10. The last ground raised by the learned counsel for the petitioner is that the detenu was arrested on 22.7.2011, remand period expired on 13.8.2011 and the order of detention was passed only on 24.8.2011 and thus there is delay of 33 days in passing the order of detention from the date of arrest of the detenu. Similar issue was considered in the decision reported in 2009 (2) TNLR 121 (Mad) (M.Kakkammal v. The Commissioner of Police, Madurai). In paragraph 6 it is held that the chain between the ground of criminal activity alleged by the detaining authority for the purpose of detention is snapped if there is too long and unexplained delay between offending criminal act and order of detention. In the said case, the delay in passing the order of detention was from 1.6.2007 to 19.8.2008, which was not explained. Therefore this Court held that the order of detention passed after long lapse of time without explanation was to be quashed.

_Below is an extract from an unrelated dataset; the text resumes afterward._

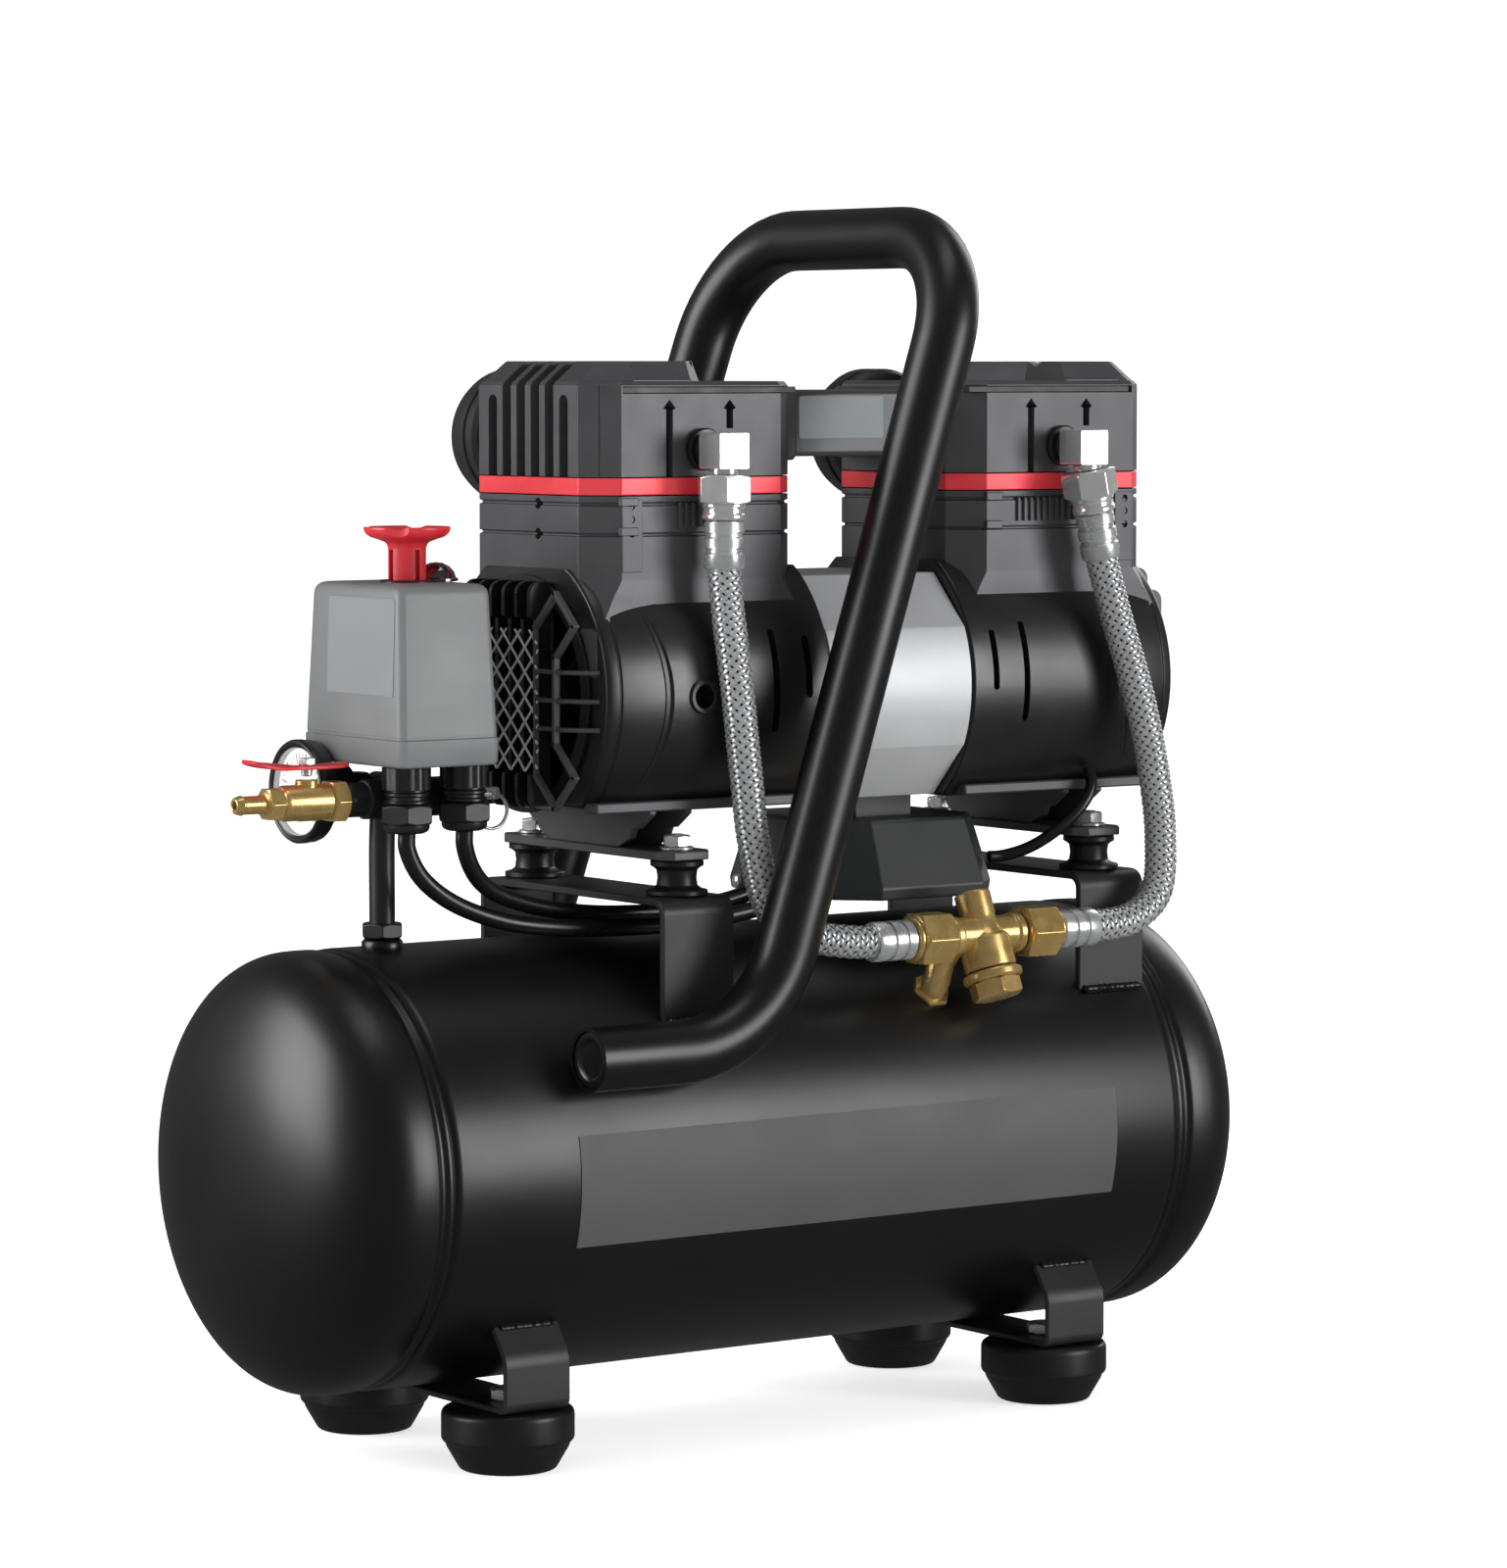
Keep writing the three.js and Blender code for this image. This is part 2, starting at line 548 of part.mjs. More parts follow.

11. Here in this case no explanation is stated in the counter affidavit for the delay of 33 days in passing the order of detention from the date of arrest.
12. In the light of the above findings we hold that the petitioner has made out a case to quash the order of detention dated 24.8.2011. Consequently, the habeas corpus petition is allowed and the order of detention dated 24.8.2011 is set aside. The detenu is ordered to be set at liberty forthwith, if his detention is not required in any other case.
vr To
1. The Secretary to the Government, Home, Prohibition and Excise Department, Fort St.George, Chennai - 600 009.
2. The District Collector/District Magistrate, Collectorate, Kokkirakulam, Tirunelveli District.
3. The Superintendent of Central Prison, Palayamkottai Central Prison, Tirunelveli District.